Posted: 4/25/2011 12:53:29 AM
Chainsaw Willie!

From: Just a short walk away from Nike Missile Site S-13/14

Joined: 1/28/2011

I fooled around with this some more and made two interesting discoveries.

1. The volume knob on the Burns B3 seems to not tune the response of the volume antenna, but instead it appears to be a regular volume adjustment like you would find on a guitar or a radio. It doesn't significantly change how theremin responds to different hand proximity to the volume antenna. Instead the knob just sets the overall loudness of the theremin.

So, with the B3 no attenuator or volume pedal is nessisary before a guitar amp. You can just lower the volume knob setting so as to not overdrive the amp.
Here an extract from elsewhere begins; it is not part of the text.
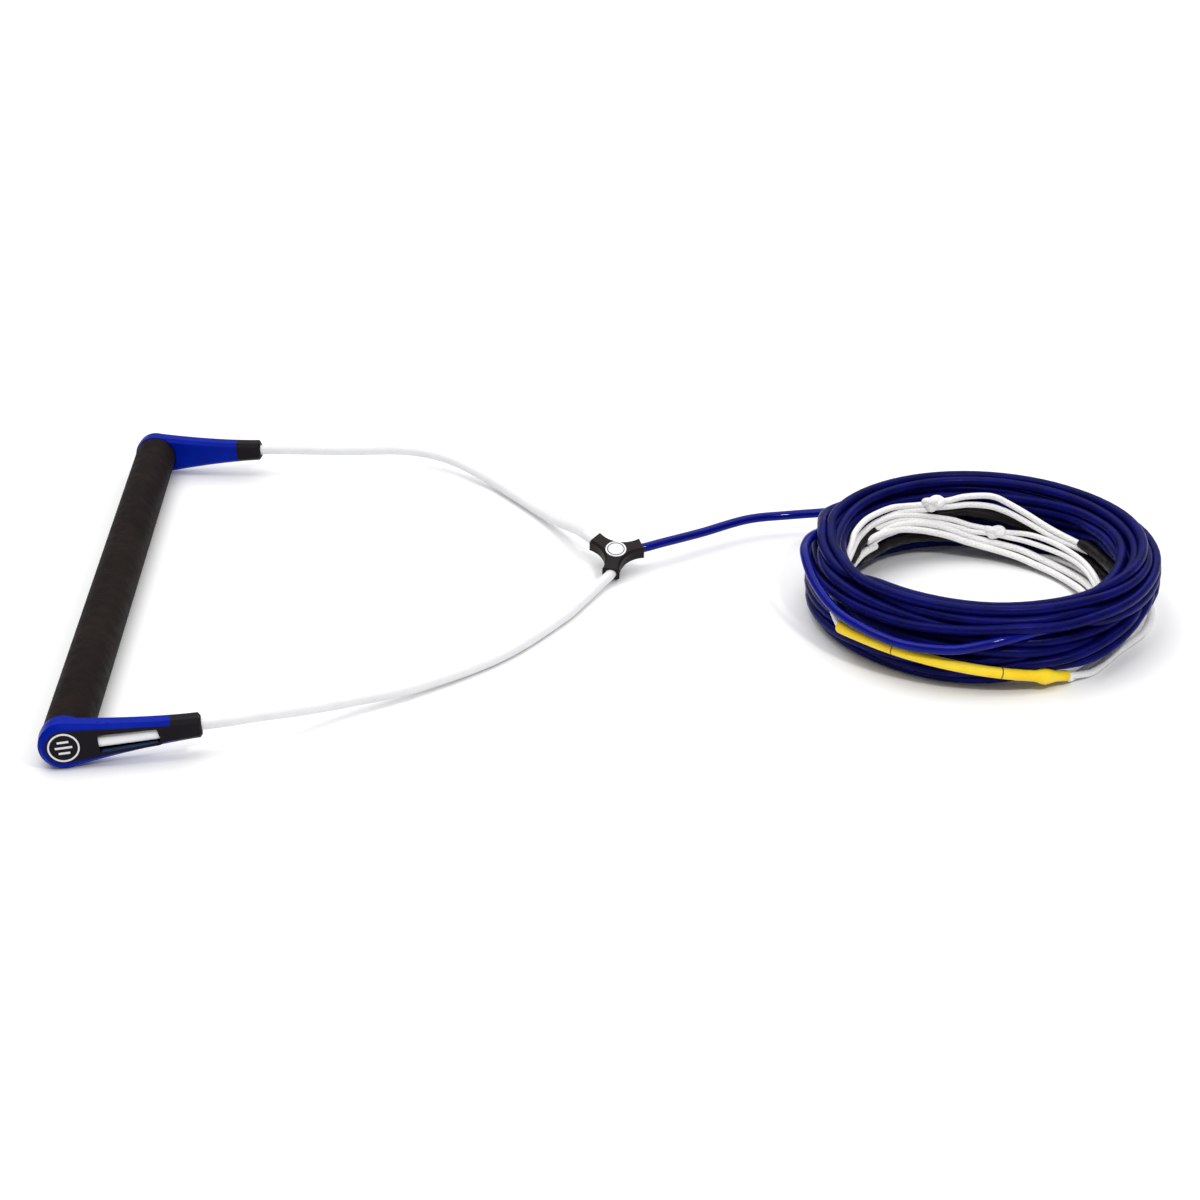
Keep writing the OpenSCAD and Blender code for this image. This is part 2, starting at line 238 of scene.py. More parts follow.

2. The ugly Blaaahaaat voice I got and some ghost notes occur when I overdrive the amp so much that an odd harmonic appears.

Used my iPod touch with a scope / spectrum analyzer called
Audio Kit. Due to my being arithmetically challenged I chose 1k Hz to make the math easy.
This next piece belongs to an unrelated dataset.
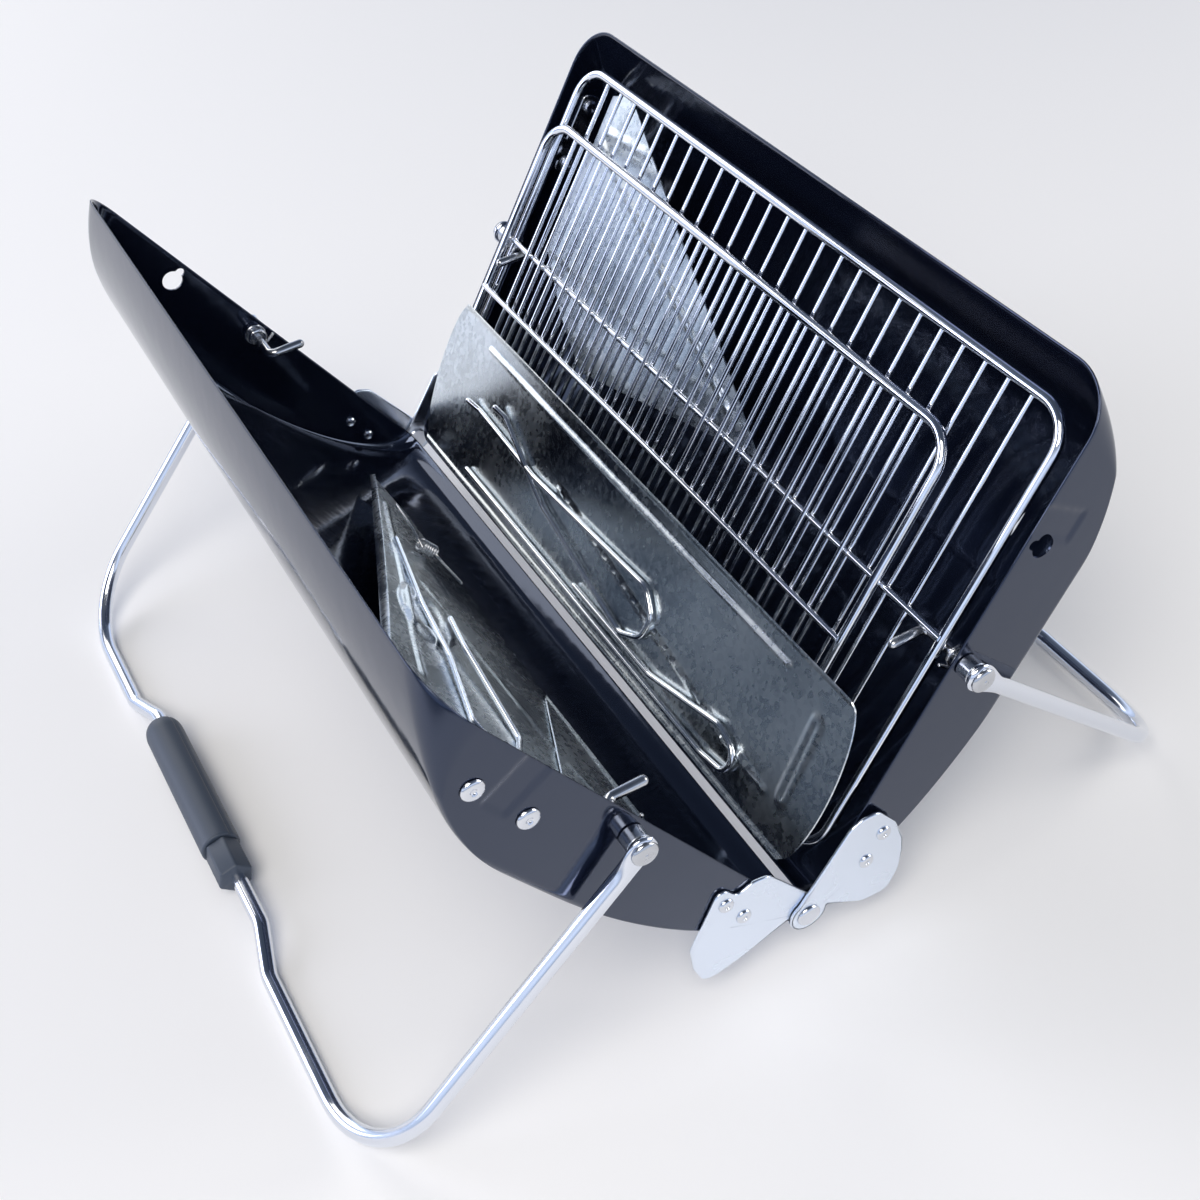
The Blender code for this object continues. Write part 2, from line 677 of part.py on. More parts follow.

I set the theremin output volume low and moved my hand to
the pitch antenna until the spectrum analyzer showed 1k Hz. The trace showed a single peak.
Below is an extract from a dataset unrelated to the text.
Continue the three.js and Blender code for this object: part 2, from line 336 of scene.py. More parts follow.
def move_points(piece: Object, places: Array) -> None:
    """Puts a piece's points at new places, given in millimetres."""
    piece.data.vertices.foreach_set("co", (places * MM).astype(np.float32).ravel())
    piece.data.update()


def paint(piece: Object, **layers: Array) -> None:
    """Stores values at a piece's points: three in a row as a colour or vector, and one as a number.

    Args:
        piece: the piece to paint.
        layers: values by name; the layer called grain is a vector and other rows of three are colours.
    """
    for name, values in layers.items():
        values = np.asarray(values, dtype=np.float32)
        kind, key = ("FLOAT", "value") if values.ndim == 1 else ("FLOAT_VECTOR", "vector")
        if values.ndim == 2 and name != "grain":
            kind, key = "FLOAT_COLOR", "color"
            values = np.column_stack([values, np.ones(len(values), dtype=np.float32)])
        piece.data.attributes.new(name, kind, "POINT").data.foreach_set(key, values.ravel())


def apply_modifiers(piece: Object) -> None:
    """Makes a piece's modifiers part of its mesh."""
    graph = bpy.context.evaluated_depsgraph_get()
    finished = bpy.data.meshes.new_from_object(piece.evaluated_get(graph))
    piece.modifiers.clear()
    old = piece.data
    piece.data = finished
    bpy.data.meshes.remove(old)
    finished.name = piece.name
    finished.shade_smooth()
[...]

I increased the volume. The voice got more "reedy". The trace showed a lower peak forming at 2k Hz. As I increased more volume the 2k peak got taller and a 4k peak began forming. So there ya go, it started producing some even order harmonics with moderate volume overdrive. These were voices that sounded good and musical to me. Perhaps others would not prefer them, but they were definitely musical tones.

Rolling up more overdrive caused a peak to appear at 3k Hz, an odd harmonic of the primary 1k. I think most anyone would agree that this was not a musical voice. This was the Blaaahat noise. Increasing volume just a little bit from this point started producing a large number of spikes in a wide range of frequencies above 1k. The trace really got messy and the voice really got unpleasant. More volume and the 3k odd harmonic got taller than the primary 1k tone. Very ugly and un-musical.

I also noticed that at certain frequencies that some mid level overdrive sounded fine over most of the frequency range of the theremin but that a weird ghost note would appear at a few small spots as I swept my pitch hand from bass to treble. I did not have the spectrum analyzer app on, but I could hear it loud and clear and weird. It did not show up at a lot of notes, but it was enough that it would ruin a song.

So, slightly to moderatly overdriving a tube amp works well and may produce a nice theremin tone to some folks depending on their taste. But it is easily overdone into something that sounds pretty bad.
Posted: 4/25/2011 4:54:35 PM

Joined: 2/23/2011

I picked up a VHT Special 6 amp recently. These are inexpensive 6 watt amps that have been getting very good reviews from guitarists. I got the combo version because it was only $20 more than the head ($190 including shipping from Instrument Alley). I've been playing both theremin and guitar through it and I'm happy with the results.

One attractive feature for theremin is that it has both high and low inputs, so it handles the theremin's output better than the Epiphone Valve Junior or Kustom Defender 5H. I've only played theremin through the low input so far. Additionally, the amp has a high/low output switch and volume boost pedal. It also has a tone knob.

I've played it both through the amp's internal 16 ohm speaker and through an external 8 ohm speaker. Played through the amp's speaker, theremin mostly sounds good, although at one point I think I hit the resonant frequency of the cabinet. That sounds bad, probably something like the Blaaaht sound Willie describes above.

Playing through my external speaker is an entirely different story. My external speaker is a leslie that was salvaged from an old console organ. Through this combination, theremin sounds great, even when the leslie's baffle is stationary. The speaker in the leslie is more midrange-y than the VHT, which gives the theremin an appropriate old radio sound, and combines well with the warm tube-y sound of the amp. I can hit the same note that gave me the bad sound through the amp's speaker without any undesirable overtones. With the baffle rotating, it sounds like theremin going through a leslie, which, as mentioned before by other people on this board, sounds freaking cool.

Guitar, on the other hand, sounds better through the amp's internal speaker.

I play through an MXR 10-band graphic equalizer, to roll off the high end. I also play with a number of effects (delay, phase shifter, fuzz, etc). The amp doesn't have an effects line out, but handles the effects I use very well anyway. The fuzz sound is especially improved compared to my old solid-state amp.
Posted: 6/13/2011 12:49:14 PM

Joined: 2/23/2011

Final update: I changed the speaker in my VHT combo to a Jensen C10Q, which got rid of the ugly sound I mentioned above, and generally improved the sound of the amp, making it sound very similar to an old Fender. I still prefer the way theremin sounds through the leslie cabinet, but now the amp is usable for theremin and sounds better for guitar.

I played the amp with the leslie at a show about a month ago, at a performance space in a bookstore. Outside of my apartment, I finally got to play it with the high output (still using the low input). It sounded good. It was loud enough to fill the space, with an audience of about 40 people, but not too loud to offend anyone in the rest of the store; at least no one complained.
Posted: 6/16/2011 12:50:40 PM

From: Tucson, AZ USA

Joined: 2/26/2011

Chainsaw Willie! said:

[i] So, slightly too moderately overdriving a tube amp works well and may produce a nice theremin tone to some folks depending on their taste. But it is easily overdone into something that sounds pretty bad.[/i]

This is a very good point for those that falsely believe a tube/valve amp on the final output of a theremin voice will significantly enhance the sound. The character of the voice must develop at an earlier stage.

It is the same logic as I have learned this past week that a high end tube mic-preamp will not add to the sound, rather it optimizes in a pleasing way the audio signal that is presented.